INFORMATION SHOWN -
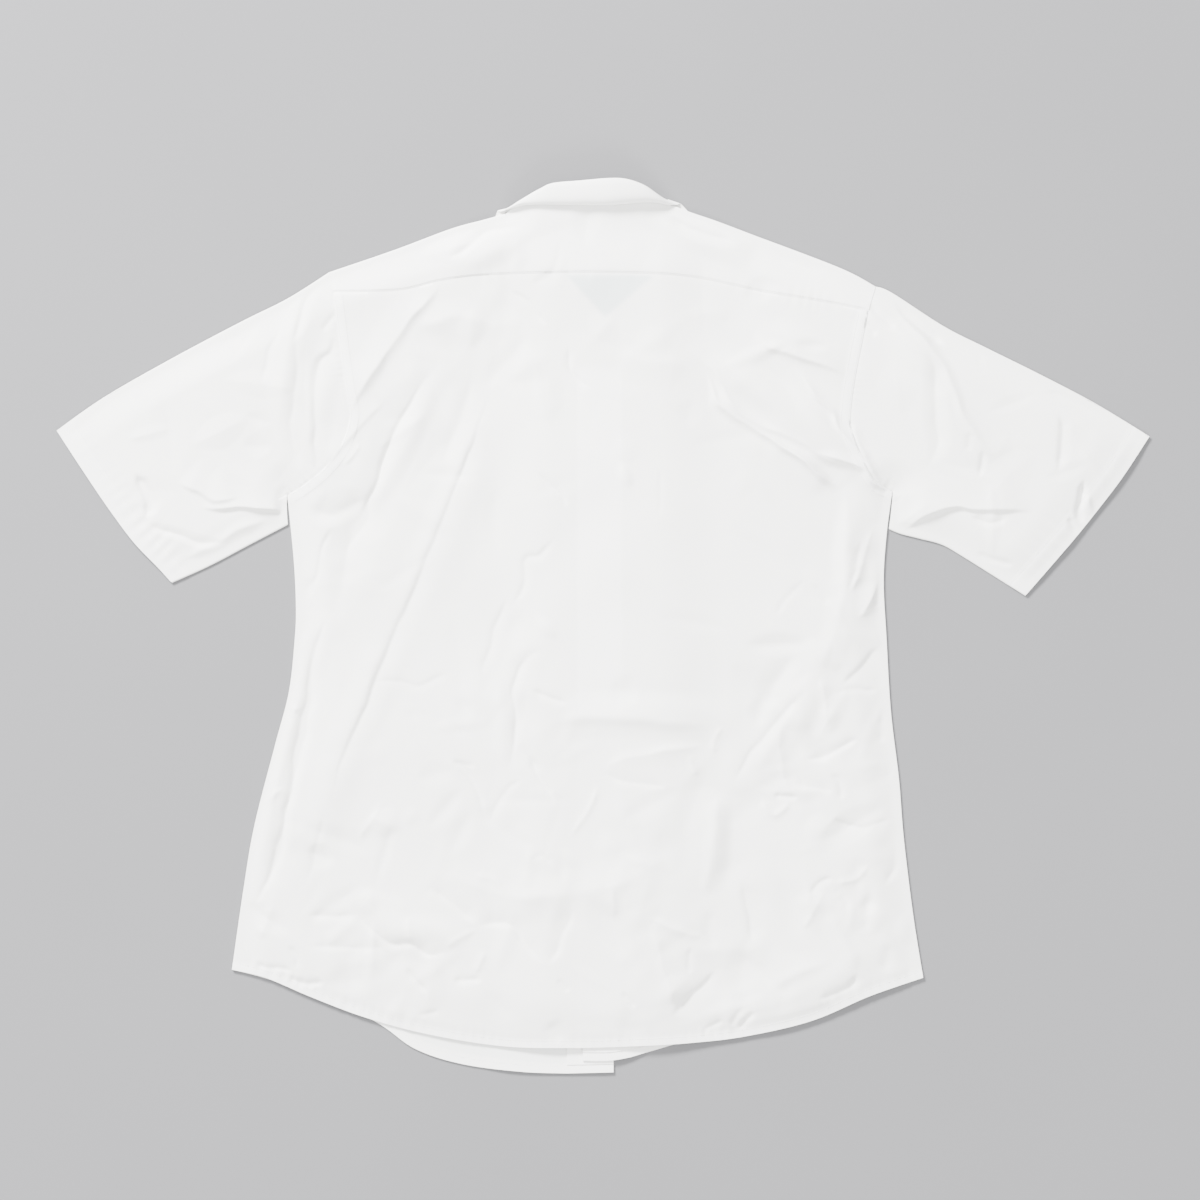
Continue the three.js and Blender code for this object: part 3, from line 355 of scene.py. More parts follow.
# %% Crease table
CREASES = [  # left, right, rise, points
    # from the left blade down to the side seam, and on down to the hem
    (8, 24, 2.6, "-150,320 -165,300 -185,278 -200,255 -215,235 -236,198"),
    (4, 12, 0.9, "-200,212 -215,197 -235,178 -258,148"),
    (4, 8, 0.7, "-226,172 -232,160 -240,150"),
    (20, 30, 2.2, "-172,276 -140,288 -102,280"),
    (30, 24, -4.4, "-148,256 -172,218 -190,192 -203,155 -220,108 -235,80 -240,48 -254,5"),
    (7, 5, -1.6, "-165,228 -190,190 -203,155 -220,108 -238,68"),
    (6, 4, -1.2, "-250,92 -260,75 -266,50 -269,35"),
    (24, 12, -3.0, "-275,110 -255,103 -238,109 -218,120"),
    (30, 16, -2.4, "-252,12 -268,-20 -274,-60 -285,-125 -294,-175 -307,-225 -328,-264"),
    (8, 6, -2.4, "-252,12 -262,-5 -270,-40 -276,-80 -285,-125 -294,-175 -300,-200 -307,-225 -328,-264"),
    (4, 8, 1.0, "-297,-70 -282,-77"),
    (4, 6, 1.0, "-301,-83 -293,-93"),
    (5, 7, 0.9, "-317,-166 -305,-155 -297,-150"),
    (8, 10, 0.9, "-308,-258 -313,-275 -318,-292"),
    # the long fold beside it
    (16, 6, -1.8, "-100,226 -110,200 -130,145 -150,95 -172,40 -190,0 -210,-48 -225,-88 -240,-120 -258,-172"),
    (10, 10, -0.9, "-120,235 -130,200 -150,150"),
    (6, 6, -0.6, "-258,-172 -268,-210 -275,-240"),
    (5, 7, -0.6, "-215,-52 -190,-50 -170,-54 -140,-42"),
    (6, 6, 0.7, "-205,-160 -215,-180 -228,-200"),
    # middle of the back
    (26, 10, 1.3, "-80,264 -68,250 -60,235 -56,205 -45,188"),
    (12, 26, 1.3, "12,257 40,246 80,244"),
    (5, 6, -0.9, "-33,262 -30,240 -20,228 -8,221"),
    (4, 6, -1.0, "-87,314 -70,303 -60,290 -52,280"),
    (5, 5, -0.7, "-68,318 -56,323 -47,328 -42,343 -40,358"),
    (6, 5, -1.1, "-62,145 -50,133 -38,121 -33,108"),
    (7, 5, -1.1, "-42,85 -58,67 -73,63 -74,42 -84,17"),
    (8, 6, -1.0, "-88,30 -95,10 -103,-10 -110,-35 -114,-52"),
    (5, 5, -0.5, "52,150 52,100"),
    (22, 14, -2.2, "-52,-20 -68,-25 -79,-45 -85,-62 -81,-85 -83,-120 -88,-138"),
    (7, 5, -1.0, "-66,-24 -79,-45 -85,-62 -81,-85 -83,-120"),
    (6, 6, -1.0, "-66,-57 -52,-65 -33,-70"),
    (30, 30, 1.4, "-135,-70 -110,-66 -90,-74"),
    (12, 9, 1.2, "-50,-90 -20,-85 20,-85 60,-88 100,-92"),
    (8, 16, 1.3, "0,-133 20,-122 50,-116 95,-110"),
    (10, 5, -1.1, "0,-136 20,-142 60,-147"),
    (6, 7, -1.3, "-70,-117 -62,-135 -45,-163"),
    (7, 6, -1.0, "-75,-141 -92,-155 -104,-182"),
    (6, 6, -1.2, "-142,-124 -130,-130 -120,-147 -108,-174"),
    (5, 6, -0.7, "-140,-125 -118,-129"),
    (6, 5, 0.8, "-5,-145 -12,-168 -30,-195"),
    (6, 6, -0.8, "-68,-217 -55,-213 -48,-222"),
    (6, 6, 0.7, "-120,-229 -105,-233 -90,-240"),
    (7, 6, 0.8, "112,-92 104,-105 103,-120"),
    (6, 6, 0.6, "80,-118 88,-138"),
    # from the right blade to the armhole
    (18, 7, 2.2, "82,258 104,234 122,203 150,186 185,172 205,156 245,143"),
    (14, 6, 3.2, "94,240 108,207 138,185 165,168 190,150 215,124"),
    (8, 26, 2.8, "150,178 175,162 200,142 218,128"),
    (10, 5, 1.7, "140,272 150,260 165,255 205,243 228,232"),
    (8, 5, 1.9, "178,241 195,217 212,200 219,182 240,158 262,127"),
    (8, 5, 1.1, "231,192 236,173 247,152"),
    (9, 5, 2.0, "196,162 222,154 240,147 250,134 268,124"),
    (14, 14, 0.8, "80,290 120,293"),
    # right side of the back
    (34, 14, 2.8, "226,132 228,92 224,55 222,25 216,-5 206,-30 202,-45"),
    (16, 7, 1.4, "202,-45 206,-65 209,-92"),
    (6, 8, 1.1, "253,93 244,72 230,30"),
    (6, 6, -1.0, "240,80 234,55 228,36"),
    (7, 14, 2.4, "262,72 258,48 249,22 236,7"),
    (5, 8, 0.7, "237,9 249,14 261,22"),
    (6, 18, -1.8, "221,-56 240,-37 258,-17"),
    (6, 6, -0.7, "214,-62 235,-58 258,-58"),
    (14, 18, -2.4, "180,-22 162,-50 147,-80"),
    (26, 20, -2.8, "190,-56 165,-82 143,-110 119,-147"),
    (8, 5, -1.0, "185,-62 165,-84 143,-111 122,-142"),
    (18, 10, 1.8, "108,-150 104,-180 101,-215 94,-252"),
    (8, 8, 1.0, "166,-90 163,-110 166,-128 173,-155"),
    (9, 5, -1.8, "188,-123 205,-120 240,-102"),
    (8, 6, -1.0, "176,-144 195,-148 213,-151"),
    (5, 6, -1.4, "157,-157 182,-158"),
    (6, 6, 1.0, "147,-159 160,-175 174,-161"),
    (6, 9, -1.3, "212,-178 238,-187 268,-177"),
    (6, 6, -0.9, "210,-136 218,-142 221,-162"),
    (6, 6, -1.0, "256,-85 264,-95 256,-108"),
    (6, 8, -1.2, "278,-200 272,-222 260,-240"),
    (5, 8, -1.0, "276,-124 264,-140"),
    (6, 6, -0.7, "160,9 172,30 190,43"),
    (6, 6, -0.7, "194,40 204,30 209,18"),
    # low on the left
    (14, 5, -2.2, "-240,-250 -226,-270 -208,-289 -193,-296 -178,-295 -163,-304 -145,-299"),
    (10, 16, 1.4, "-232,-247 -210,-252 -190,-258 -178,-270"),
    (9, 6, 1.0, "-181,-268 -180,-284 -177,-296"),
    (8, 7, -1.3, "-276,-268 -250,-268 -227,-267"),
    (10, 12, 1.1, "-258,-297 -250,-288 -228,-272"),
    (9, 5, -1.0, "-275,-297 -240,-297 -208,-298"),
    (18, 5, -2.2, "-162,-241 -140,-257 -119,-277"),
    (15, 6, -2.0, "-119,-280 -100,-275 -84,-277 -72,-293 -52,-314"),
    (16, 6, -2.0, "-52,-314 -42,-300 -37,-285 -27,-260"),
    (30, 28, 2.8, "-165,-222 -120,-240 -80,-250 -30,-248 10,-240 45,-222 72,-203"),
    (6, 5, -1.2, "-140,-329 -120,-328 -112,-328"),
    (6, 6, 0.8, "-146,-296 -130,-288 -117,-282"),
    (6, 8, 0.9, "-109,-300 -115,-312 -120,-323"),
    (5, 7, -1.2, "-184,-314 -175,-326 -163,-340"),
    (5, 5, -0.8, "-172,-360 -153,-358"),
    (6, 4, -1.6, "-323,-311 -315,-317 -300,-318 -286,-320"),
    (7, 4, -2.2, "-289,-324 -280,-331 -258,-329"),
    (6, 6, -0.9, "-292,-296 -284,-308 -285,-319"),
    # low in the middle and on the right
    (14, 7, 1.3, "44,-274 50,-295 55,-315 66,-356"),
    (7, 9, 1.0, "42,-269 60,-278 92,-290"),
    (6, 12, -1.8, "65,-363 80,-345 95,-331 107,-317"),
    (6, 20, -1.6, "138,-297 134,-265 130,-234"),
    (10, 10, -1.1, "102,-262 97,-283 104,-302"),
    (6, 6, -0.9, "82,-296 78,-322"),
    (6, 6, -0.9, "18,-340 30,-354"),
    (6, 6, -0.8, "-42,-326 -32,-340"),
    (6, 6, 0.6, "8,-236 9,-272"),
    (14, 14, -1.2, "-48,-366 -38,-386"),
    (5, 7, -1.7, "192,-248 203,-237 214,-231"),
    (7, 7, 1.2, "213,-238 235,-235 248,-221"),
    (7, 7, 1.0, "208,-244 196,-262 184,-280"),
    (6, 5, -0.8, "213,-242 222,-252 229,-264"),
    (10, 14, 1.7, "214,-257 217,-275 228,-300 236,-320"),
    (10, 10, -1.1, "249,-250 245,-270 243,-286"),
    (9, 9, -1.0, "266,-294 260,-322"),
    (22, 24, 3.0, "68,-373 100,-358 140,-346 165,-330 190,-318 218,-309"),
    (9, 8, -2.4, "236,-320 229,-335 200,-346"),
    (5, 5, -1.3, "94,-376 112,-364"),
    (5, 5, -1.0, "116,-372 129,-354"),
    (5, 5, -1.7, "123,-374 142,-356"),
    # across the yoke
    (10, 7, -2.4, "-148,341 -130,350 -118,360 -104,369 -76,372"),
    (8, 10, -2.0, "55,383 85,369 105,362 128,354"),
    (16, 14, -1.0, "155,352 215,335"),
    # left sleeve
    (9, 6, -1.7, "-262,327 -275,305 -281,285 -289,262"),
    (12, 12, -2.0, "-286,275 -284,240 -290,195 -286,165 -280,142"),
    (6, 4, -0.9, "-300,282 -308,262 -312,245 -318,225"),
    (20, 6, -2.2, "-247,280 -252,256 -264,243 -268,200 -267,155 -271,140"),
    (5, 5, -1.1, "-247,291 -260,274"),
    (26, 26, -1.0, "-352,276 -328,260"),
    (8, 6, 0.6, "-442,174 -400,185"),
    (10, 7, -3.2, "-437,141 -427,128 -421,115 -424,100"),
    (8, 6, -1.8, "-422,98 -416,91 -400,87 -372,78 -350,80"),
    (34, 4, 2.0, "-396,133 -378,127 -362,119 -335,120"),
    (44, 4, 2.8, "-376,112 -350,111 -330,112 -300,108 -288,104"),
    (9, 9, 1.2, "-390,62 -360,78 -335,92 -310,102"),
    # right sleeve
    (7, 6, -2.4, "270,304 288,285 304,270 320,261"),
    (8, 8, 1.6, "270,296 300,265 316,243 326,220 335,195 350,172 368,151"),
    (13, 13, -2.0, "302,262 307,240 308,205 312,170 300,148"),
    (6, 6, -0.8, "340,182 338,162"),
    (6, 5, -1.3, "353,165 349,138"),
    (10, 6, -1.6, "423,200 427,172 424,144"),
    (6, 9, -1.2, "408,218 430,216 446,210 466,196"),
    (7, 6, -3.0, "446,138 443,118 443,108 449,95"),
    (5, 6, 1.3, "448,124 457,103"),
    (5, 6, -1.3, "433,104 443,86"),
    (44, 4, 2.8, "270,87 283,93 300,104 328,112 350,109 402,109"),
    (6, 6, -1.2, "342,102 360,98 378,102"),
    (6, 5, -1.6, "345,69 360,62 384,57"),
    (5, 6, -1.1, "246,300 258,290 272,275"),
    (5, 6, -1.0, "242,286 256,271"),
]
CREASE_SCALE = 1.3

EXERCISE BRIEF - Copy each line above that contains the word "from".

TASK OUTPUT -
Continue the three.js and Blender code for this object: part 3, from line 355 of scene.py. More parts follow.
    # from the left blade down to the side seam, and on down to the hem
    # from the right blade to the armhole